I started the Tropico 4 installation process once more. This confirmed my suspicion that the installer was not cached. Lutris again asked me for my GOG password, repeated an earlier 1 GB download and then started the same 4 GB main download again
I tried one more thing: Installation of SimCity 2000 in DOSBox. This time there was no problem with the script, but I encounted problem 2 above again, in exactly the same form. Thus, the supposedly stable Lutris version I got by following the recommended installation process is not just a terrible Wine frontend, it is also a terrible DOSBox frontend.
Here are some suggestions for making Lutris more tolerant to both user errors and its own, inevitable, bugs:
- At the start of a game installation, offer to display the installation script . (I would not have used the Tropico 4 script if I had seen that it obviously requires the wrong architecture.)

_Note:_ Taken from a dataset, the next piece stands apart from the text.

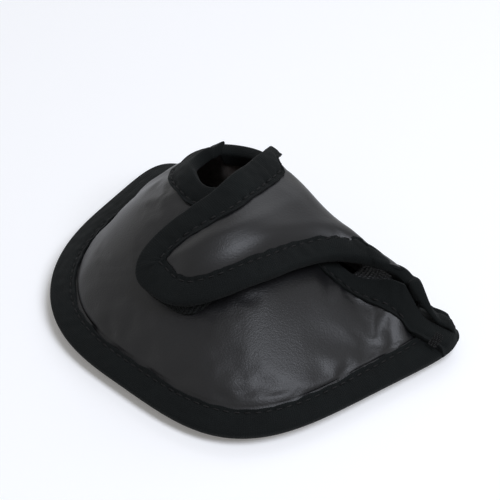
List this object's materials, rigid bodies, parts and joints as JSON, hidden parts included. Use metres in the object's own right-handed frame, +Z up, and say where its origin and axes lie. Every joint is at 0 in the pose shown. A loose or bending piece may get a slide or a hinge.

- Offer or document an easy way to edit an installation script before use, and to upload it after it has proven sucessful.
- Provide some form of infrastructure for keeping different architectures apart, and do not download installers without prompting if the script doesn’t pass a basic sanity check. (Requiring win64 on 32-bit Linux probably shouldn’t pass such a sanity check.)
- Cache all downloaded installers in the user’s Downloads folder, and allow the user to supply them there if already present.
- On the website, the comment function is a good thing but evidently not sufficient. It should be possible to report “This script is broken” in a structured way, so that the information isn’t completely missed just because nobody from the team looks at the game’s page.
All of this said, I am very glad that Lutris exists. I just wish it already were as good as it is likely to become in the next few years. And I hope it will soon be able to fill the gap left by PlayOnLinux.